Even with only two songs available to stream, Black Country, New Road have built up a sizeable reputation. This is largely through their renown as a great live act - having seven people on stage is a start, but this could easily be a cacophony of nonsense if even one is of them is out of step. The septet has grown patiently through regular appearances at Brixton’s Windmill, even playing there as recently as last week, but this occasion playing to a packed Village Underground in Shoreditch feels like a true moment of arrival.
They mark the occasion by blasting Styx’s ‘Come Sail Away’ as they take up their positions on stage, then a brief fade to silence, a calm count-in and as one they launch into their first extended free-form sonic exploration of the night. An instrumental bop with plenty of groove, the confidence oozes immediately from all of them. There is something decidedly studious about the way they each play, with only minimal back-and-forth movement like body-size metronomes even when their clamour reaches full capacity.
Shifting into ‘Athen’s, France’ second, we get to hear Isaac Woods’ distinctive voice for the first time, moving from menacing grumble to faux-religious howl as he sings about “sourdough, my daily bread”.
For those that have already played their scant singles to death, it is the airing of new material is most tantalising.
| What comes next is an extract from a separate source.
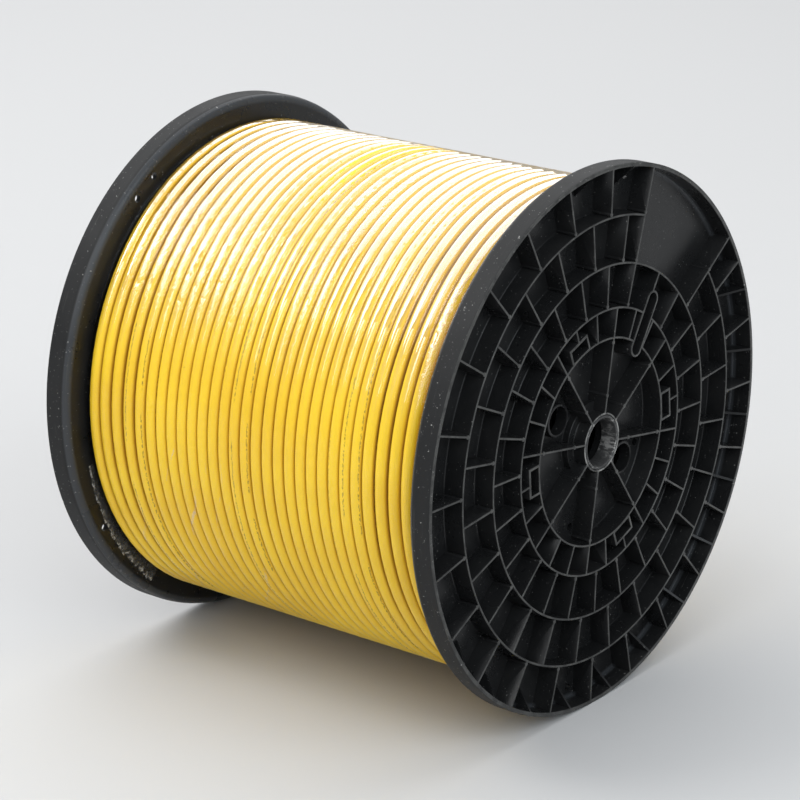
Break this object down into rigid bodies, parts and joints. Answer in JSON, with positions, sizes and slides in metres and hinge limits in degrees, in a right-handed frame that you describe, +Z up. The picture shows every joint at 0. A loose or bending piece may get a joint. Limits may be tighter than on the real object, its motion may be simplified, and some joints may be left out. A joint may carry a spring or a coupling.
{
  "type": "wire spool",
  "caption": "Round-flanged moulded plastic reel, wound full of thick round yellow cable and wrapped in clear stretch film.",
  "frame": {"origin": "middle of the reel, on its own axis", "axes": "+Y along the reel's axis, from the near flange towards the far flange; +Z up, and the reel stands on the two rims"},
  "size_m": [0.63, 0.552, 0.63],
  "materials": {
    "flange_plastic": "satin black moulded plastic, scuffed along its edges",
    "bush_plastic": "rubbed black plastic with pale scrapes",
    "barrel_plastic": "satin black moulded plastic",
    "cable_sheath": "smooth yellow sheath with a thin row of dark dashes",
    "stretch_film": "clear glossy film with creases"
  },
  "bodies": {
    "root": {"near_flange": "flange_plastic", "far_flange": "flange_plastic", "near_arbor_bush": "bush_plastic", "far_arbor_bush": "bush_plastic", "barrel_half_left": "barrel_plastic", "barrel_half_right": "barrel_plastic", "cable_layer_01": "cable_sheath", "cable_layer_02": "cable_sheath", "cable_layer_03": "cable_sheath", "cable_layer_04": "cable_sheath", "cable_layer_05": "cable_sheath", "cable_layer_06": "cable_sheath", "cable_layer_07": "cable_sheath", "cable_layer_08": "cable_sheath", "cable_layer_09": "cable_sheath", "cable_layer_10": "cable_sheath", "film_wrap": "stretch_film"}
  },
  "joints": []
}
While BC,NR often reach a deliciously cavorting din, Isaac’s voice rumbles out across the more serene moments, and his words always offer something to cling onto. Whether he’s singing about micro-influencers or seeing someone undress at Cirque du Soleil, it is utterly compelling, and promises plenty of fascinating material to dig into in the not-too-distant future.
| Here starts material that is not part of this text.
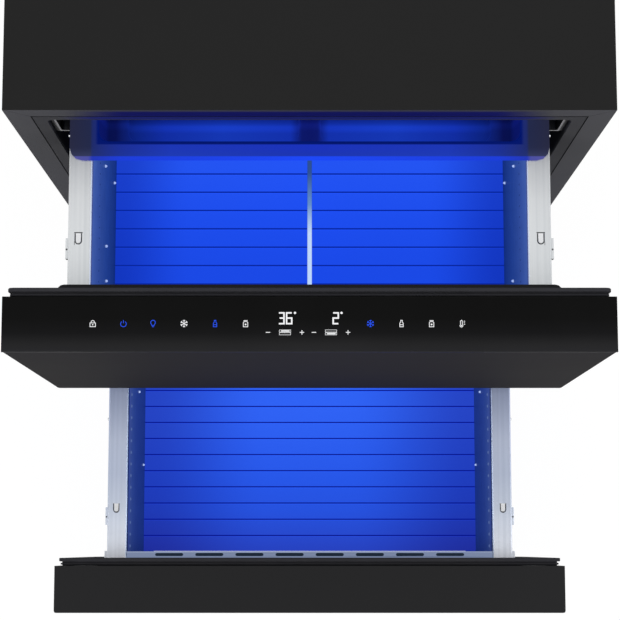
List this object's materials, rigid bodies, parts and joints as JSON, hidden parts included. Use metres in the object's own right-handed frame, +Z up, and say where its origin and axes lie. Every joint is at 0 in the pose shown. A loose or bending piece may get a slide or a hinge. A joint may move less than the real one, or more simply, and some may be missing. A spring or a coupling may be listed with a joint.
{
  "type": "undercounter drawer refrigerator",
  "caption": "Built-in cooler with stacked full-extension drawers on ball-bearing slides, a sliding tray, gasketed doors, a touch panel and a rear machine compartment.",
  "frame": {"origin": "centre of the whole object's footprint on the floor, with both drawers open as at rest", "axes": "+Z up, the drawers open towards -Y, +X to the right as seen from the front"},
  "size_m": [0.596, 1.0542, 0.87],
  "materials": {
    "black_steel": "fine satin powder coat",
    "black_plastic": "matt moulded",
    "gloss_black": "smooth satin gloss",
    "black_rubber": "matt extruded",
    "foam": "foamed in place",
    "brushed_steel": "brushed along the depth",
    "white_plastic": "fine satin",
    "white_steel": "satin coat",
    "zinc_steel": "bright zinc plated",
    "fin_aluminium": "mill finish",
    "smoked_plastic": "clear smoked, polished",
    "lamp_lens": "opal lens",
    "dark_shell": "gloss enamel"
  },
  "bodies": {
    "cabinet": {"side_panel_left": "black_steel", "side_panel_right": "black_steel", "top_panel": "black_steel", "back_panel": "black_steel", "front_frame": "black_plastic", "toe_grille": "black_plastic", "upper_liner": "black_plastic", "lower_liner": "black_plastic", "cable_gland": "black_rubber", "insulation": "foam", "upper_duct_cover": "white_plastic", "lower_duct_cover": "white_plastic", "base_pan": "zinc_steel", "foot_front_left": "zinc_steel", "foot_front_right": "zinc_steel", "foot_rear_left": "zinc_steel", "foot_rear_right": "zinc_steel", "upper_rail_left": "zinc_steel", "upper_rail_right": "zinc_steel", "lower_rail_left": "zinc_steel", "lower_rail_right": "zinc_steel", "upper_evaporator": "fin_aluminium", "lower_evaporator": "fin_aluminium", "condenser": "fin_aluminium", "upper_light_bar": "lamp_lens", "lower_light_bar": "lamp_lens", "compressor": "dark_shell"},
    "upper_drawer": {"upper_door_shell": "black_steel", "upper_door_core": "foam", "upper_door_liner": "black_plastic", "upper_gasket": "black_rubber", "upper_side_left": "brushed_steel", "upper_side_right": "brushed_steel", "upper_floor": "white_plastic", "upper_front_wall": "white_steel", "upper_back_wall": "white_steel", "upper_runner_left": "zinc_steel", "upper_runner_right": "zinc_steel", "touch_panel": "gloss_black", "upper_divider": "brushed_steel"},
    "upper_slides": {"upper_middle_left": "zinc_steel", "upper_middle_right": "zinc_steel"},
    "tray": {"sliding_tray": "smoked_plastic"},
    "lower_drawer": {"lower_door_shell": "black_steel", "lower_door_core": "foam", "lower_door_liner": "black_plastic", "lower_gasket": "black_rubber", "lower_side_left": "brushed_steel", "lower_side_right": "brushed_steel", "lower_floor": "white_plastic", "lower_front_wall": "white_steel", "lower_back_wall": "white_steel", "lower_runner_left": "zinc_steel", "lower_runner_right": "zinc_steel"},
    "lower_slides": {"lower_middle_left": "zinc_steel", "lower_middle_right": "zinc_steel"},
    "upper_fan": {"upper_fan": "black_plastic"},
    "lower_fan": {"lower_fan": "black_plastic"},
    "condenser_fan": {"condenser_fan": "black_plastic"}
  },
  "joints": [
    {"name": "upper_drawer_travel", "type": "slide", "parent": "cabinet", "child": "upper_drawer", "axis": [0, -1, 0], "range_m": [-0.1714, 0.2681]},
    {"name": "upper_slides_travel", "type": "slide", "parent": "cabinet", "child": "upper_slides", "axis": [0, -1, 0], "range_m": [-0.0857, 0.13405]},
    {"name": "tray_travel", "type": "slide", "parent": "upper_drawer", "child": "tray", "axis": [0, -1, 0], "range_m": [-0.03, 0.13]},
    {"name": "lower_drawer_travel", "type": "slide", "parent": "cabinet", "child": "lower_drawer", "axis": [0, -1, 0], "range_m": [-0.4309, 0.0086]},
    {"name": "lower_slides_travel", "type": "slide", "parent": "cabinet", "child": "lower_slides", "axis": [0, -1, 0], "range_m": [-0.21545, 0.0043]},
    {"name": "upper_fan_spin", "type": "hinge", "parent": "cabinet", "child": "upper_fan", "pos_m": [0, 0.4216, 0.77], "axis": [0, 1, 0], "continuous": true},
    {"name": "lower_fan_spin", "type": "hinge", "parent": "cabinet", "child": "lower_fan", "pos_m": [0, 0.4216, 0.391], "axis": [0, 1, 0], "continuous": true},
    {"name": "condenser_fan_spin", "type": "hinge", "parent": "cabinet", "child": "condenser_fan", "pos_m": [-0.1178, 0.42335, 0.11825], "axis": [1, 0, 0], "continuous": true}
  ],
  "couplings": [
    {"joint": "upper_slides_travel", "follows": "upper_drawer_travel", "ratio": 0.5},
    {"joint": "lower_slides_travel", "follows": "lower_drawer_travel", "ratio": 0.5}
  ]
}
The nine-minute spectacle of anguished and skronking glory that is ‘Sunglasses’ has no problem in toppling the room, but any notion that this would be the closer is quickly brushed aside. Black Country, New Road then spend the next 20-30 minutes playing in one unbroken stretch - whether this is one song or several strung together will be revealed when they officially release an album, but for now it’s tempting to believe that they have constructed a multi-part post-rock behemoth.
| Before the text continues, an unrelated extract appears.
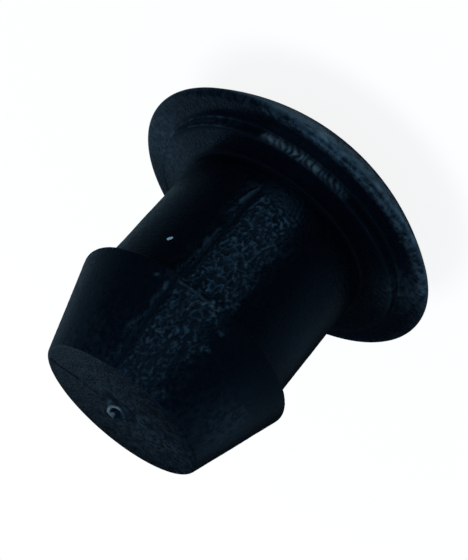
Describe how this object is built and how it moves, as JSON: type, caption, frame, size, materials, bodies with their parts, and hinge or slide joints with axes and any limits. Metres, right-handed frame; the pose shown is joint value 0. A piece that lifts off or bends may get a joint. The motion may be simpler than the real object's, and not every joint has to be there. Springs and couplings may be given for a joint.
{
  "type": "hole plug",
  "caption": "Snap-in round hole plug moulded in one piece: domed head with a raised seat, plain neck, tapered barb and flat nose with a gate mark.",
  "frame": {"origin": "centre of the seat plane, at the root of the neck; the seat is the raised land under the head that lies on the panel", "axes": "+Z along the plug's axis from the head to the nose, the way it is pushed in; the moulding seam lies in the YZ plane; the plug stands on its head"},
  "size_m": [0.016, 0.016, 0.0163],
  "materials": {
    "plug": "satin black, fine spark-eroded grain"
  },
  "bodies": {
    "root": {"hole_plug": "plug"}
  },
  "joints": []
}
Across this body of sound, Black Country, New Road show the breadth of their ability. There is plenty of their usual post-punk prowess, but also moments that see sax and violin combine in a chanson-like slice of classic romantic sweetness, other periods of ascendant atmospheric rock like Pacific northwest emo, and a stretch where Isaac expounds on a lengthy fever dream about Charli XCX finding him on a train and to express her admiration for his writing.
By the end of this mammoth effort there are hugs all round on stage, and a feeling like this was more than just another gig. This was certainly true among the audience, who feel just as drained after that finale, but leave discussing all the nuggets of imagery from Isaac’s mind and savouring the scorching force of Black Country, New Road in full pomp.